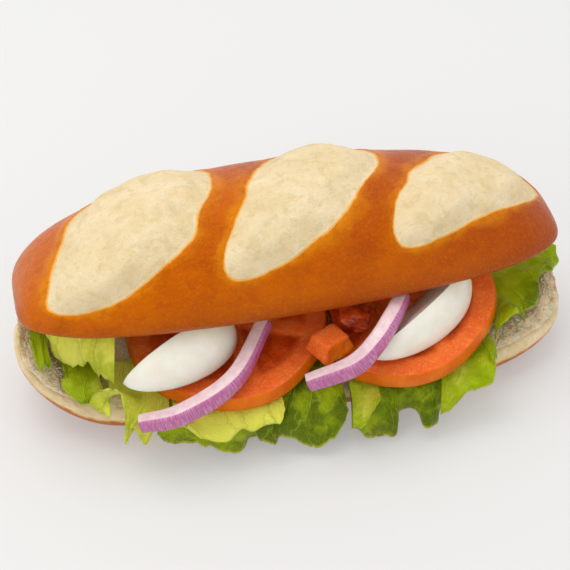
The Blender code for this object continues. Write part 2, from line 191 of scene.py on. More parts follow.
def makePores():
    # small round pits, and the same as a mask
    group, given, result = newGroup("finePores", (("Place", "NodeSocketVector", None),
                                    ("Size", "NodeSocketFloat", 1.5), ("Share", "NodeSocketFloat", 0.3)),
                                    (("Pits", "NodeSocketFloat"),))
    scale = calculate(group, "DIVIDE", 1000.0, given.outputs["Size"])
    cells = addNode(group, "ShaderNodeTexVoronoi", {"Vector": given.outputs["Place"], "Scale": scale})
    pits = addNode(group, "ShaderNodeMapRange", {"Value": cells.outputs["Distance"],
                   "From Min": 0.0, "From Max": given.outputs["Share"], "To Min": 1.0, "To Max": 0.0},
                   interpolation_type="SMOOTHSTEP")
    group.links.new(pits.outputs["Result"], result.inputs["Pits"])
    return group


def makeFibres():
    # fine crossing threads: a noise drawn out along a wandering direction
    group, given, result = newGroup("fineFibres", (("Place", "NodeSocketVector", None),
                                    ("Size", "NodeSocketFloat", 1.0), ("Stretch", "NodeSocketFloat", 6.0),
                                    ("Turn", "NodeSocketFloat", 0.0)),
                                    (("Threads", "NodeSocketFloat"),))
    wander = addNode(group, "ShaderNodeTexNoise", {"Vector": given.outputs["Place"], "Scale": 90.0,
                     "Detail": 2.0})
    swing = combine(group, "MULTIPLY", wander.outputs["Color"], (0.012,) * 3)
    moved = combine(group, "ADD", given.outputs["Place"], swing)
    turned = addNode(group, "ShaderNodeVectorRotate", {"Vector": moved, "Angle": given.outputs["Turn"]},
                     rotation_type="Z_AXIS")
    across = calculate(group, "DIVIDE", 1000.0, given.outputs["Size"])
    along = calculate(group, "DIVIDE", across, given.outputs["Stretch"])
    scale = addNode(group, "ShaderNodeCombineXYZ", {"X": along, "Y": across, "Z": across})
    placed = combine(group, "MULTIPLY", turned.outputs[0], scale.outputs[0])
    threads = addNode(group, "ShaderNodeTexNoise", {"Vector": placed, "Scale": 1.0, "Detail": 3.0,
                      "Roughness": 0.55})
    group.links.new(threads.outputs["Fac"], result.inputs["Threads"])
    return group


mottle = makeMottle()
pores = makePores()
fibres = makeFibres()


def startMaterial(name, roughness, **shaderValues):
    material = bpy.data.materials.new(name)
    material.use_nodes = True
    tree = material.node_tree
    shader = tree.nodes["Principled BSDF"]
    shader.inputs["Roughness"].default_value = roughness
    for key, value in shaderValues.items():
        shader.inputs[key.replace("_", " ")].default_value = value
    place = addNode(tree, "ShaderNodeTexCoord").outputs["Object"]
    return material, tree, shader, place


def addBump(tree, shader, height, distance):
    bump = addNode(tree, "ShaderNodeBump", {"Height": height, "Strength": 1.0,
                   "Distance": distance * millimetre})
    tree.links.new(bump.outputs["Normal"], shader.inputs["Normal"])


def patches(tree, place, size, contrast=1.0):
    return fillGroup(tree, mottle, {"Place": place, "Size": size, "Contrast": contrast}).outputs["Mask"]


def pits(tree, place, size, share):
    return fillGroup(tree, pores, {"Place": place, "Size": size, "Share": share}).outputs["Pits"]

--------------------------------

Problem to work on
Return each line of the data exactly as written above.

Full output
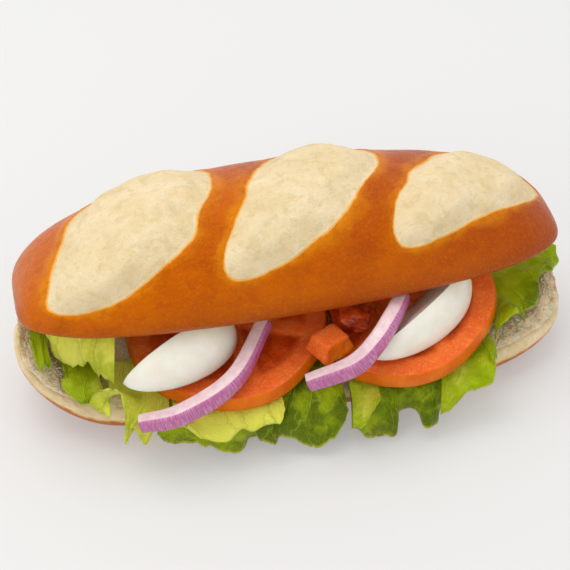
The Blender code for this object continues. Write part 2, from line 191 of scene.py on. More parts follow.
def makePores():
    # small round pits, and the same as a mask
    group, given, result = newGroup("finePores", (("Place", "NodeSocketVector", None),
                                    ("Size", "NodeSocketFloat", 1.5), ("Share", "NodeSocketFloat", 0.3)),
                                    (("Pits", "NodeSocketFloat"),))
    scale = calculate(group, "DIVIDE", 1000.0, given.outputs["Size"])
    cells = addNode(group, "ShaderNodeTexVoronoi", {"Vector": given.outputs["Place"], "Scale": scale})
    pits = addNode(group, "ShaderNodeMapRange", {"Value": cells.outputs["Distance"],
                   "From Min": 0.0, "From Max": given.outputs["Share"], "To Min": 1.0, "To Max": 0.0},
                   interpolation_type="SMOOTHSTEP")
    group.links.new(pits.outputs["Result"], result.inputs["Pits"])
    return group


def makeFibres():
    # fine crossing threads: a noise drawn out along a wandering direction
    group, given, result = newGroup("fineFibres", (("Place", "NodeSocketVector", None),
                                    ("Size", "NodeSocketFloat", 1.0), ("Stretch", "NodeSocketFloat", 6.0),
                                    ("Turn", "NodeSocketFloat", 0.0)),
                                    (("Threads", "NodeSocketFloat"),))
    wander = addNode(group, "ShaderNodeTexNoise", {"Vector": given.outputs["Place"], "Scale": 90.0,
                     "Detail": 2.0})
    swing = combine(group, "MULTIPLY", wander.outputs["Color"], (0.012,) * 3)
    moved = combine(group, "ADD", given.outputs["Place"], swing)
    turned = addNode(group, "ShaderNodeVectorRotate", {"Vector": moved, "Angle": given.outputs["Turn"]},
                     rotation_type="Z_AXIS")
    across = calculate(group, "DIVIDE", 1000.0, given.outputs["Size"])
    along = calculate(group, "DIVIDE", across, given.outputs["Stretch"])
    scale = addNode(group, "ShaderNodeCombineXYZ", {"X": along, "Y": across, "Z": across})
    placed = combine(group, "MULTIPLY", turned.outputs[0], scale.outputs[0])
    threads = addNode(group, "ShaderNodeTexNoise", {"Vector": placed, "Scale": 1.0, "Detail": 3.0,
                      "Roughness": 0.55})
    group.links.new(threads.outputs["Fac"], result.inputs["Threads"])
    return group


mottle = makeMottle()
pores = makePores()
fibres = makeFibres()


def startMaterial(name, roughness, **shaderValues):
    material = bpy.data.materials.new(name)
    material.use_nodes = True
    tree = material.node_tree
    shader = tree.nodes["Principled BSDF"]
    shader.inputs["Roughness"].default_value = roughness
    for key, value in shaderValues.items():
        shader.inputs[key.replace("_", " ")].default_value = value
    place = addNode(tree, "ShaderNodeTexCoord").outputs["Object"]
    return material, tree, shader, place


def addBump(tree, shader, height, distance):
    bump = addNode(tree, "ShaderNodeBump", {"Height": height, "Strength": 1.0,
                   "Distance": distance * millimetre})
    tree.links.new(bump.outputs["Normal"], shader.inputs["Normal"])


def patches(tree, place, size, contrast=1.0):
    return fillGroup(tree, mottle, {"Place": place, "Size": size, "Contrast": contrast}).outputs["Mask"]


def pits(tree, place, size, share):
    return fillGroup(tree, pores, {"Place": place, "Size": size, "Share": share}).outputs["Pits"]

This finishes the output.